How does degradation rate affect when a commercial solar system should be repowered versus maintained?
Standard module warranty degradation rates are typically 0.5% to 0.7% per year after the first year. If a system's actual degradation is tracking within that range, ongoing maintenance is almost always the right economic choice until the system approaches end of warranty life. The calculus shifts when actual degradation has exceeded warranted rates — particularly if it's tied to a serial defect or cumulative weather damage — because continuing to maintain a system that will keep declining faster than expected delays the recovery of production capacity. We help clients model this decision by estimating actual versus expected production over the remaining lease or ownership term, factoring in repower cost, expected production improvement, and current incentive environments.
What's the difference between an O&M provider and a solar restoration contractor, and when do you need each?

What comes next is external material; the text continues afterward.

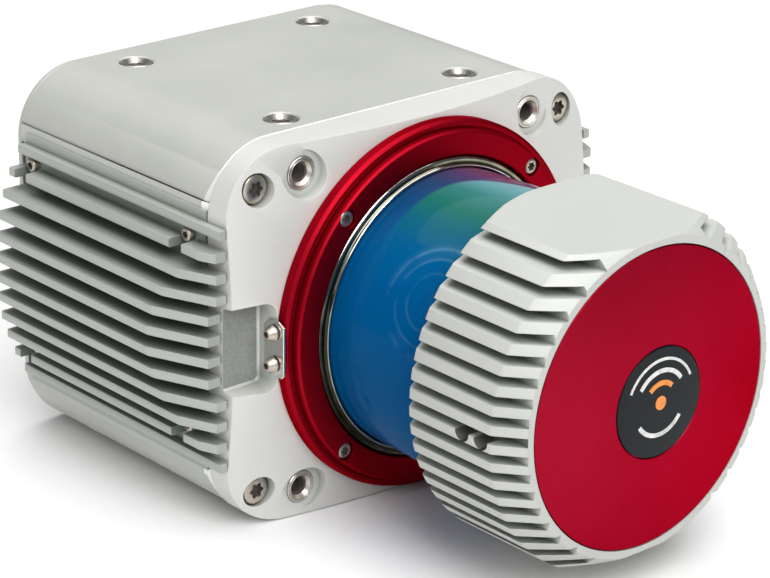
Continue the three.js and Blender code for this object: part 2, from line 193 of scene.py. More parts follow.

An O&M (operations and maintenance) provider handles the ongoing, routine work of keeping a solar system operating: scheduled inspections, inverter resets, vegetation management, cleaning, and monitoring response. They're built for frequency and consistency. A special projects coordinator like Rural Solar Restoration is built for scope and complexity — major component replacement, severe weather remediation, system repowering, decommissioning, and specialized assessments that go beyond routine maintenance capability. Most commercial solar assets benefit from both: a quality O&M provider as the ongoing operational foundation, and a restoration partner who can handle the projects that fall outside the O&M scope. We work alongside O&M providers regularly and see the relationship as complementary rather than competitive.